Procurou o hospital reclamando de uma fraqueza que tinha aparecido há alguns meses. Com o apoio de meu ótimo estudante de internato, decidimos internar para descobrir o que era. Nossa primeira pergunta foi simples: com aquela idade toda, fraqueza não era natural? Ela não gostou. Fez cara de quem não aceita ser tratada como alguém que deve passar o dia numa cama, e avisou "Sou campeã de dança na gafieira!".
Ela era mais surpreendente que isso. Conversamos sobre outros sintomas. Tinha apetite de leão e disposição para horas de atividade. De todas as coisas perguntas, a única que percebia era uma batucada no peito todas as vezes quando corria. QUANDO CORRIA. Realmente era difícil acreditarmos que alguém pudesse ser tão saudável naquela idade, e só isso nos ensinou que ser idoso não é deixar de viver.
Perguntamos se tinha alguma doença. Ela disse que em toda sua vida não adoeceu de nada sério, e só tomava remédio quando estava gripada. Não tinha pressão alta, diabetes ou colesterol... Nada! Comentou também que puxou à família: todos eram saudáveis, ninguém nunca ficou doente.
Logo na admissão dela, percebemos que estava muito pálida, embora não estivesse sentindo nada demais. Os primeiros exames confirmaram nossa suspeita: ela estava com anemia. Por esses exames, também, sua anemia parecia ser apenas deficiência de vitamina B12. Era incrível, para nós, imaginar que depois de 100 anos aquela simpática senhora estava sendo internada num hospital pela primeira vez porque estava com pouca vitamina. Incrível e apaixonante.
Desconfiando dessa deficiência, lembramos que ela costuma ocorrer em quem faz cirurgias bariátricas, em quem tem doenças no intestino e em pessoas que seguem dietas vegetarianas. Logo desconfiamos: era esse o segredo. Quando interrogada se era Vegan, a senhorinha riu "Adoro uma carninha de porco! Adorava criar porco na fazenda só pra fazer churrasco no final de semana. Mas também gosto de carne de boi".
Já estávamos sem saída para aquele mistério, que era muito maior a respeito de sua jovialidade que de sua doença. No segundo dia de internamento, porém, seus novos exames assustaram: mostravam uma condição laboratorial chamada pancitopenia, quando todas as células do sangue estão muito diminuídas.

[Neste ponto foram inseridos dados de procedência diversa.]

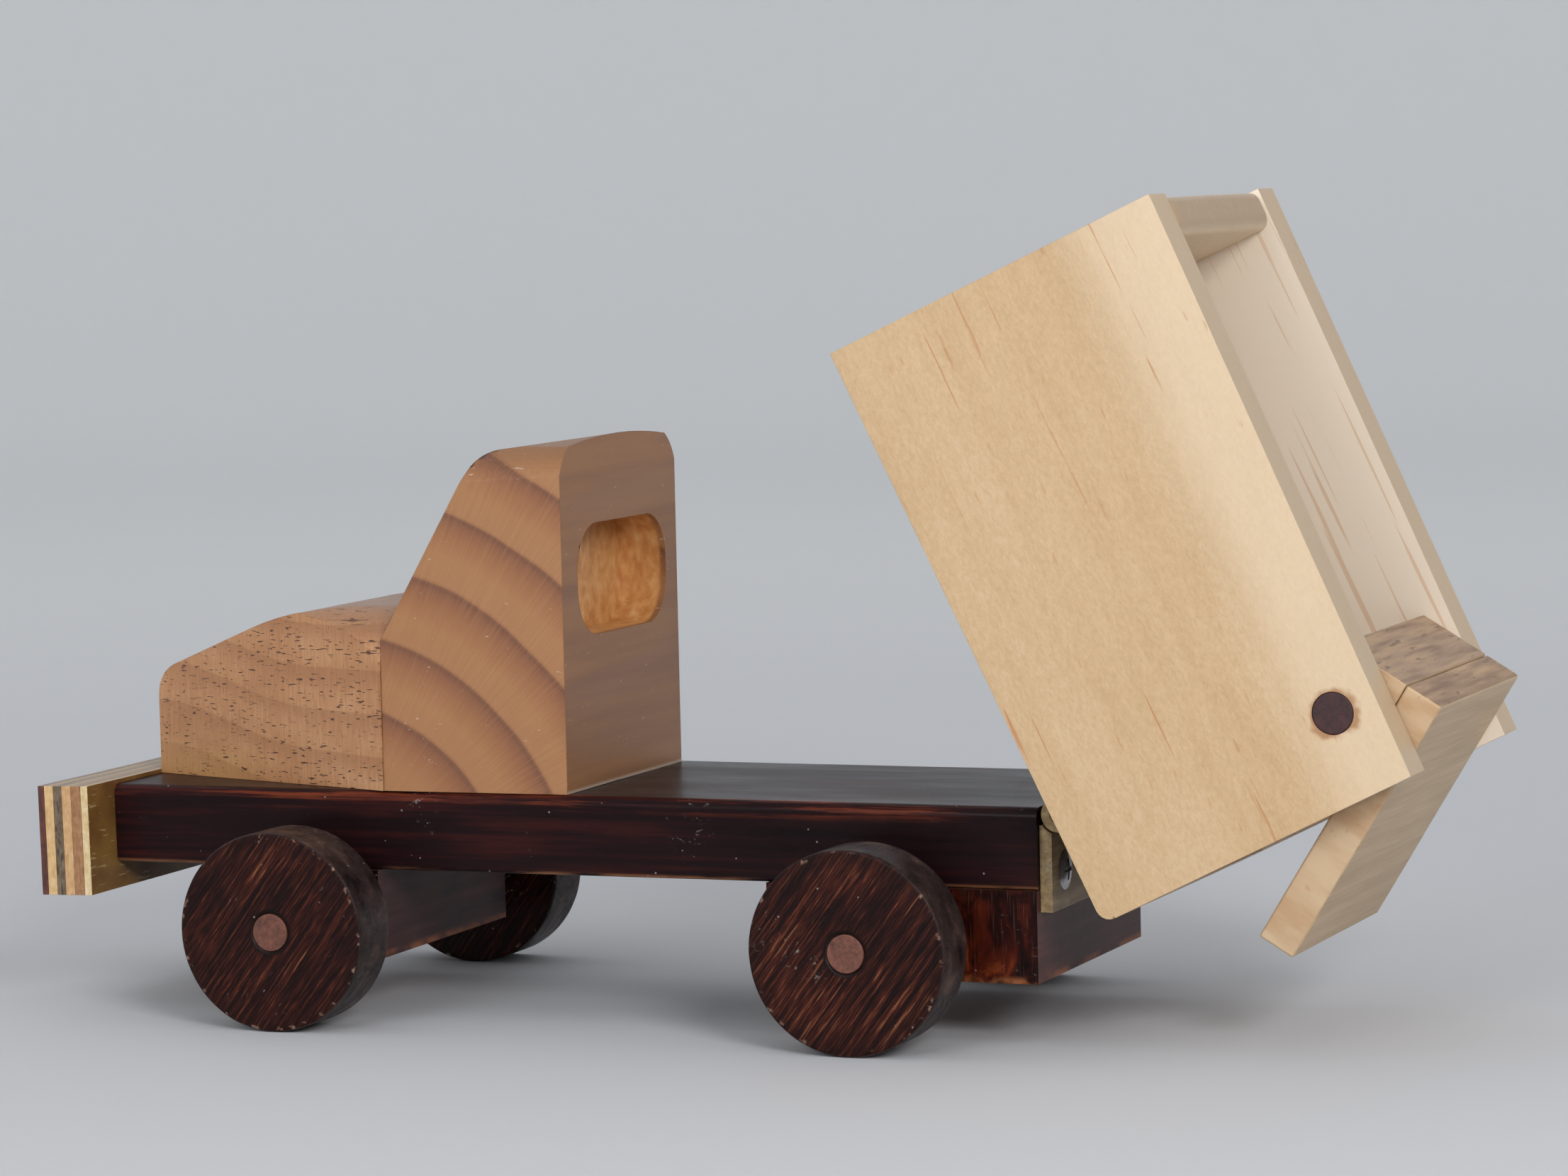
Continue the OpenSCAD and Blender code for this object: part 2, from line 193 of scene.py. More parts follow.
def block(node, place, material, edge=0.5, pitch=4.0, depth=0.1, wear=0.15, first=None):
    """A wooden piece: the CAD solid with rounded, hand-sanded edges. Sizes in millimetres."""
    shape = solid_from(node, place)
    if first:
        first(shape)
    round_edges(shape, sharp_edges(shape), edge * MM)
    cut_in_cells(shape, pitch * MM)
    sand_by_hand(shape, place, depth * MM, wear * MM)
    return piece_from(node, shape, place, material)


# ---------------------------------------------------------------- node trees

def tint(code):
    """A colour written as it looks on a screen, such as d8b080, in linear light."""
    parts = [int(code[i:i + 2], 16) / 255 for i in (0, 2, 4)]
    linear = [c / 12.92 if c < 0.04045 else ((c + 0.055) / 1.055) ** 2.4 for c in parts]
    return (*linear, 1.0)


class Paint:
    """A material, with a short call for each node that the woods use. Lengths are in metres."""

    def __init__(self, name, place=UPRIGHT):
        self.material = bpy.data.materials.new(name)
        self.material.use_nodes = True
        self.tree = self.material.node_tree
        self.shader = self.tree.nodes["Principled BSDF"]
        self.base = None
        here = self.node("ShaderNodeTexCoord")
        mapping = self.node("ShaderNodeMapping", {"Vector": here.outputs["Object"]})
        mapping.vector_type = "TEXTURE"
        mapping.inputs["Location"].default_value = place.to_translation()
        mapping.inputs["Rotation"].default_value = place.to_euler()
        self.place = mapping.outputs["Vector"]
        self.own = here.outputs["Object"]
        turn = self.node("ShaderNodeMapping", {"Vector": here.outputs["Normal"]})
        turn.vector_type = "TEXTURE"
        turn.inputs["Rotation"].default_value = place.to_euler()
        self.facing = turn.outputs["Vector"]

    def node(self, kind, inputs=None, **settings):
        node = self.tree.nodes.new(kind)
        for name, value in settings.items():
            setattr(node, name, value)
        for name, value in (inputs or {}).items():
            self.put(node.inputs[name], value)
        return node

    def put(self, socket, value):
        if isinstance(value, bpy.types.NodeSocket):
            self.tree.links.new(value, socket)
        else:
            socket.default_value = value

    def math(self, operation, a, b=0.0):
        node = self.node("ShaderNodeMath", operation=operation)
        self.put(node.inputs[0], a)
        self.put(node.inputs[1], b)
        return node.outputs[0]

    def add(self, a, b):
        return self.math("ADD", a, b)

    def times(self, a, b):
        return self.math("MULTIPLY", a, b)

    def spread(self, value, low, high, to_low=0.0, to_high=1.0):
        """value from low..high to to_low..to_high, smoothly and held at both ends."""
        node = self.node("ShaderNodeMapRange", {
            "Value": value, "From Min": low, "From Max": high,
            "To Min": to_low, "To Max": to_high}, interpolation_type="SMOOTHSTEP")
        return node.outputs["Result"]

    def part(self, vector, axis):
        return self.node("ShaderNodeSeparateXYZ", {"Vector": vector}).outputs["XYZ".index(axis)]

    def stretched(self, x, y, z, vector=None, moved=(0, 0, 0)):
        """Coordinates multiplied by (x, y, z): few per metre along the grain, many across it."""
        node = self.node("ShaderNodeMapping", {
            "Vector": vector or self.place, "Scale": (x, y, z), "Location": moved})
        return node.outputs["Vector"]

    def noise(self, vector, detail=2.0, rough=0.5, warp=0.0):
        node = self.node("ShaderNodeTexNoise", {
            "Vector": vector, "Scale": 1.0, "Detail": detail, "Roughness": rough,
            "Distortion": warp})
        return node.outputs["Fac"]

    def specks(self, vector, size, share=1.0):
        """1 inside small round specks on a unit grid, 0 between them."""
        cells = self.node("ShaderNodeTexVoronoi", {"Vector": vector, "Scale": 1.0})
        inside = self.spread(cells.outputs["Distance"], size, size * 0.6)
        if share < 1.0:
            pick = self.part(cells.outputs["Color"], "X")
            inside = self.times(inside, self.math("LESS_THAN", pick, share))
        return inside

    def mix(self, factor, a, b):
        node = self.node("ShaderNodeMix", data_type="RGBA")
        self.put(node.inputs[0], factor)
        self.put(node.inputs[6], a)
        self.put(node.inputs[7], b)
        return node.outputs[2]

    def blend(self, value, *stops):
        """Colours along a 0 to 1 value; each stop is (position, colour code)."""
        node = self.node("ShaderNodeValToRGB", {"Fac": value})
        ramp = node.color_ramp
        while len(ramp.elements) < len(stops):
            ramp.elements.new(0.5)
        for element, (position, code) in zip(ramp.elements, stops):
            element.position = position
            element.color = tint(code)
        return node.outputs["Color"]

    def bump(self, height, distance):
        before = self.base
        node = self.node("ShaderNodeBump", {
            "Height": height, "Distance": distance, "Strength": 1.0})
        if before is not None:
            self.put(node.inputs["Normal"], before)
        self.base = node.outputs["Normal"]

    def finish(self, colour, rough, coat=0.0, coat_rough=0.2, specular=0.5):
        self.put(self.shader.inputs["Base Color"], colour)
        self.put(self.shader.inputs["Roughness"], rough)
        self.shader.inputs["Coat Weight"].default_value = coat
        self.shader.inputs["Coat Roughness"].default_value = coat_rough
        self.shader.inputs["Specular IOR Level"].default_value = specular
        if self.base is not None:
            self.put(self.shader.inputs["Normal"], self.base)
        return self.material


# ---------------------------------------------------------------- the woods

def near_edges(p, node, place, along, width, rough=0.0):
    """1 on the node's outer edges that run along an axis, 0 at `width` from them, in metres."""
    low, high = local_box(node, place)
    from_edge = None
    for axis in "XYZ".replace(along, ""):
        i = "XYZ".index(axis)
        middle, half = (low[i] + high[i]) / 2, (high[i] - low[i]) / 2
        inside = p.math("ABSOLUTE", p.add(p.part(p.place, axis), -middle))
        depth = p.math("SUBTRACT", half, inside)
        from_edge = depth if from_edge is None else p.math("MAXIMUM", from_edge, depth)
    if rough:
        from_edge = p.add(from_edge, p.times(p.add(p.noise(p.stretched(60, 60, 60)), -0.5), rough))
    return p.spread(from_edge, width, 0.0)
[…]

A própria anemia por deficiência de vitamina poderia causar isso. Mas havia algo a mais. Suas células de defesa, que no normal deveriam estar no mínimo acima de 1000, e idealmente acima de 4000, eram apenas 10 células a cada mililitro de sangue. Isso colocava nossa senhorinha em alto risco de pegar infecções.

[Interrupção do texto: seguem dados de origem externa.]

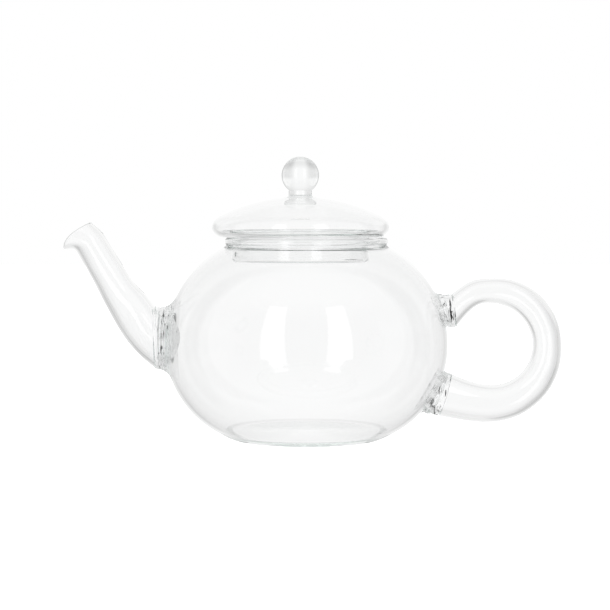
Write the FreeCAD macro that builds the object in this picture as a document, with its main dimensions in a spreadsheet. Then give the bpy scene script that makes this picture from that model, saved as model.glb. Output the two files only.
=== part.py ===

Ela foi colocada em um quarto de isolamento, para que ficasse protegida do contato com outras pessoas. Levamos seu caso para discussão com um especialista em doenças do sangue, e o veredito dele foi um fardo: a doença de nossa vozinha era, sem qualquer dúvida, uma leucemia.
No terceiro dia de internamento, ela não era a mesma vozinha ativa e simpática. Estava mole, sonolenta, reclamando de frio. Apresentava-se com febre e outros sinais que nos mostraram estar com infecção na urina. Nossos esforços para evitar que se contaminasse não haviam surtido efeito. Corremos atrás de começar antibióticos e medicações que pudesse protegê-la, uma vez que o corpo dela não tinha células suficientes para salvá-la.
No quarto dia de internamento, um de seus olhos cresceu e inchou, por conta de um novo foco de infecção, agora na região da órbita. Novos antibióticos foram adicionados. A senhorinha já mal falava, referia dores em todo canto, falta de ar. Sequer nos permitia lembrar de nossa querida moça de 100 anos que nos fizera rir antes. Agora, apenas a preocupação nos envolvia. Procuramos a família para explicar a doença e a gravidade dela, e o que disseram foi "Nós já estamos preparados para o pior".
Mas nós não estávamos. Antes era difícil aceitar que ela pudesse ser tão saudável, e agora era terrível compreender que alguém tão saudável tivesse de repente desenvolvido um câncer. No dia seguinte, o brilho de seus olhos apagou de vez. Ela descansou daquele sofrimento e de uma vida que, provavelmente, não mais fazia jus a tudo que ela era. Apesar disso, deixou em nós a sensação que só vale a penar viver tantos anos se tentarmos ser tão mentalmente saudáveis e tão fisicamente felizes quanto ela foi.